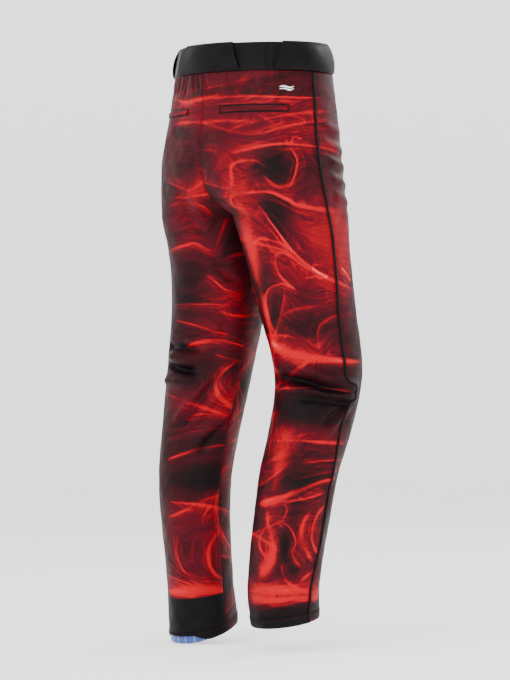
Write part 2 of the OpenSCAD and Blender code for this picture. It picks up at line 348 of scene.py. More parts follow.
    def relief(self, side: Side, depth: Array, angle: Array) -> Array:
        """How far the folds lift the cloth off the bare skin.

        Args:
            side: Which half.
            depth: Depths below the rim.
            angle: Angles from the back.

        Returns:
            Heights in millimetres.
        """
        depth, angle = np.broadcast_arrays(np.asarray(depth, float), np.asarray(angle, float))
        flat_depth, flat_angle = depth.ravel(), angle.ravel()
        rise = np.zeros(flat_depth.shape)
        for fold in self.folds:
            index, gap, signed, along = self.trace(fold, side, flat_depth, flat_angle)
            taper = ease(along / 0.25) * ease((1 - along) / 0.25)
            bell = np.exp(-((gap / fold.width) ** 2))
            lift = fold.weight * bell * (1 + fold.lean * 1.6 * signed / fold.width)
            rise[index] += lift * taper
        point = self.bare(side, flat_depth, flat_angle, 0)
        waves = ((7, 71, 0.35), (11, 47, 0.2), (5, 93, 0.5), (17, 29, 0.12))
        calm = ease((flat_depth - self.band) / 60)
        for seed, length, height in waves:
            lean = np.array([math.sin(seed), math.cos(2.3 * seed), 0.8 * math.sin(1.7 * seed + 1)])
            rise += calm * height * np.sin(point @ lean * (2 * math.pi / length) + seed)
        return rise.reshape(depth.shape)

    def layers(
        self, side: Side, depth: Array, angle: Array, outer: Array | float, inner: Array | float
    ) -> tuple[Array, Array]:
        """Points on two faces that follow the folded cloth.

        Args:
            side: Which half.
            depth: Depths below the rim.
            angle: Angles from the back.
            outer: Distance of the first face outside the cloth's own.
            inner: Distance of the second.

        Returns:
            Both faces' points in metres.
        """
        lift = self.relief(side, depth, angle)[..., None]
        base, normal = self.bare(side, depth, angle, 0), self.normal(side, depth, angle)
        return tuple((base + normal * (lift + np.asarray(off)[..., None])) * MM for off in (outer, inner))

    def at(self, side: Side, depth: Array, angle: Array, off: Array | float = 0.0) -> Array:
        """Points on the folded cloth.

        Args:
            side: Which half.
            depth: Depths below the rim.
            angle: Angles from the back.
            off: Distance outside the cloth's face.

        Returns:
            Points in metres.
        """
        depth, angle = np.broadcast_arrays(np.asarray(depth, float), np.asarray(angle, float))
        return self.layers(side, depth, angle, off, off)[0]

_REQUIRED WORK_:
From the opening line of the data above through the line that contains "inner: Distance of the second.", please print each line as it stands and only those lines.

_ANSWER TO THIS PROBLEM_:
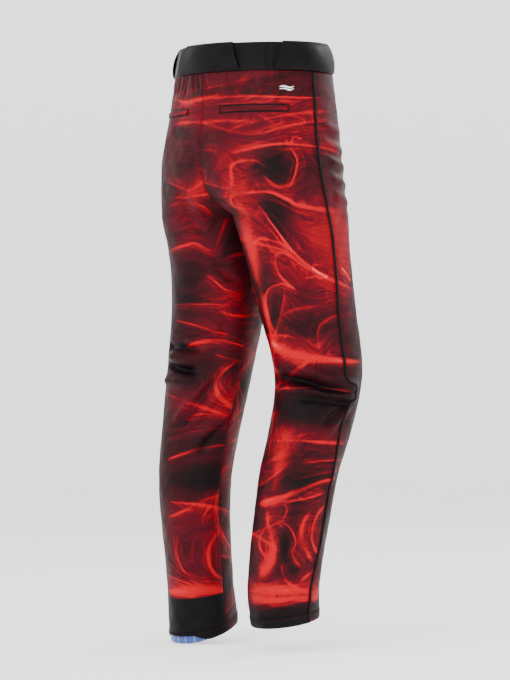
Write part 2 of the OpenSCAD and Blender code for this picture. It picks up at line 348 of scene.py. More parts follow.
    def relief(self, side: Side, depth: Array, angle: Array) -> Array:
        """How far the folds lift the cloth off the bare skin.

        Args:
            side: Which half.
            depth: Depths below the rim.
            angle: Angles from the back.

        Returns:
            Heights in millimetres.
        """
        depth, angle = np.broadcast_arrays(np.asarray(depth, float), np.asarray(angle, float))
        flat_depth, flat_angle = depth.ravel(), angle.ravel()
        rise = np.zeros(flat_depth.shape)
        for fold in self.folds:
            index, gap, signed, along = self.trace(fold, side, flat_depth, flat_angle)
            taper = ease(along / 0.25) * ease((1 - along) / 0.25)
            bell = np.exp(-((gap / fold.width) ** 2))
            lift = fold.weight * bell * (1 + fold.lean * 1.6 * signed / fold.width)
            rise[index] += lift * taper
        point = self.bare(side, flat_depth, flat_angle, 0)
        waves = ((7, 71, 0.35), (11, 47, 0.2), (5, 93, 0.5), (17, 29, 0.12))
        calm = ease((flat_depth - self.band) / 60)
        for seed, length, height in waves:
            lean = np.array([math.sin(seed), math.cos(2.3 * seed), 0.8 * math.sin(1.7 * seed + 1)])
            rise += calm * height * np.sin(point @ lean * (2 * math.pi / length) + seed)
        return rise.reshape(depth.shape)

    def layers(
        self, side: Side, depth: Array, angle: Array, outer: Array | float, inner: Array | float
    ) -> tuple[Array, Array]:
        """Points on two faces that follow the folded cloth.

        Args:
            side: Which half.
            depth: Depths below the rim.
            angle: Angles from the back.
            outer: Distance of the first face outside the cloth's own.
            inner: Distance of the second.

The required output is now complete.